Dieser Internet-Auftritt kann nach dem Tod des Webmasters, Peter Strutynski, bis auf Weiteres nicht aktualisiert werden. Er steht jedoch weiterhin als Archiv mit Beiträgen aus den Jahren 1996 – 2015 zur Verfügung.
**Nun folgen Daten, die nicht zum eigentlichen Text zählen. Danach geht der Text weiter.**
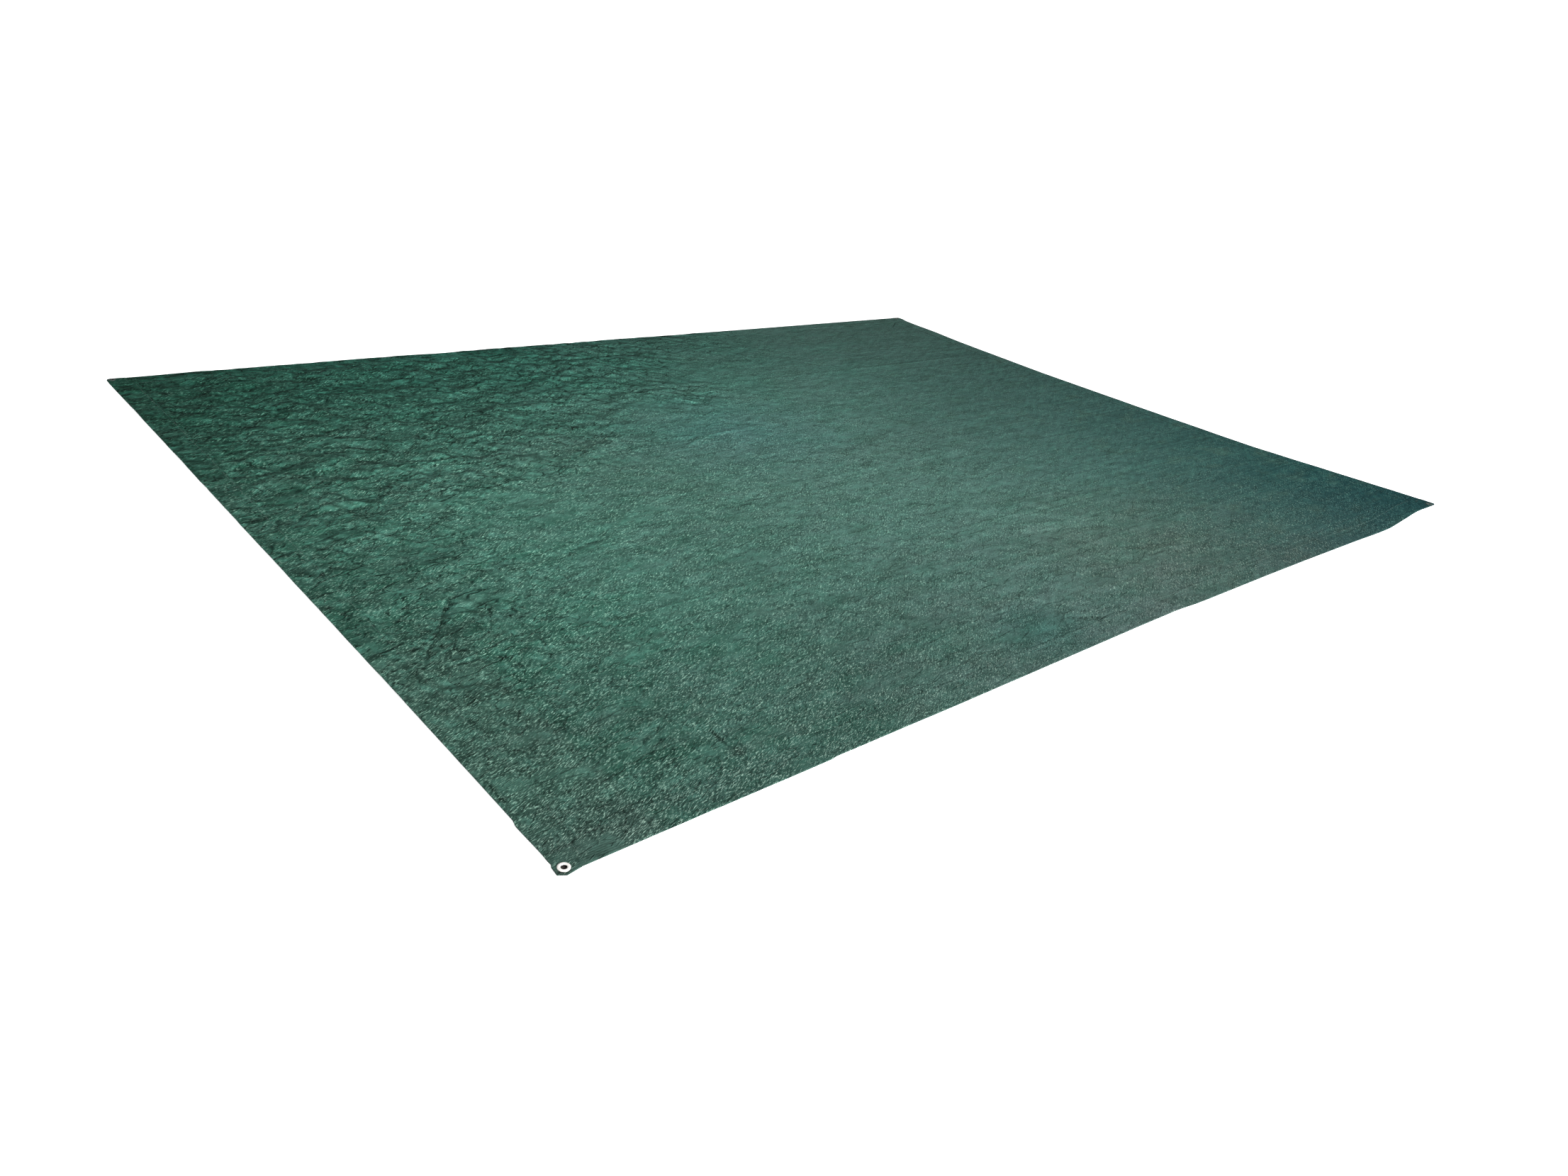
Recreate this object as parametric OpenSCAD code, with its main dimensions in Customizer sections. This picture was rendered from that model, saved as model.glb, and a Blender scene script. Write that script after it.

Tagung zum Tschetschenien-Krieg

Am Freitag/Samstag, den 7. und 8. April veranstaltet die NaturwissenschaftlerInnen-Initiative "Verantwortung für Friedens- und Zukunftsfähigkeit" eine Tagung unter dem Titel
"Russland, Tschetschenien - der Krieg"
Beginn: Freitag, 7. April, 19 Uhr
Prof. Dr. Wolfgang Leonhard referiert über "Russland nach der Präsidentenwahl". Geplant ist auch eine Videoeinblendung mit dem langjährigen Moskau-Korrespondenten Gerd Ruge

Das weitere Programm, Samstag, den 8. April, ab 10 Uhr:
Claudia Wagner (Uni Mannheim): Krieg um Tschetschenien - Hintergründe und aktuelle Informationen
Dr. Eckhard Maass (Dt.-kaukas. Gesellschaft Berlin): Die Kaukasusregion, Kriege, Interventionen und global strategische Interessen
Dr. Anne Hartmann (Bochum): Kosovo, Tschetschenien und die Folgen für das Verhältnis zwischen Ost und West
Dr. Peter Lock (Hamburg): Interessiertheit an den Kriegshandlungen und die sozial-ökonomischen Ursachen des Konflikts
Dr. Heinz Timmermann (Köln): Konsequenzen des Krieges in Tschetschenien und der weiteren Kaukasuskonflikte für die Politik..."
Bernd Clasen (Heinrich-Böll-Stiftung): Initiativen in Russland gegen den Krieg
Reiner Braun (Nat-wiss. Initiative): Wie kann die Friedesnbewegung zu einer friedlichen Lösung beitragen?

Tagungsort:
Universität Dortmund, Otto-Hahn-Str. 4, Hörsaalgebäude 2, Hörsaal 7

Teilnahmegebühr: 10 DM (ermäßigt: 5 DM)

Aus dem Einladungstext der Veranstalter:
"Seit Wochen und Monaten beschäftigen wir uns gedanklich, psychisch und physisch mit dem Krieg Russlands gegen Tschetschenien. Unabsehbar sind die Konsequenzen und Auswirkungen dieses Krieges, der sowohl ein Regionalkrieg als auch ein Hegemonialkrieg ist..."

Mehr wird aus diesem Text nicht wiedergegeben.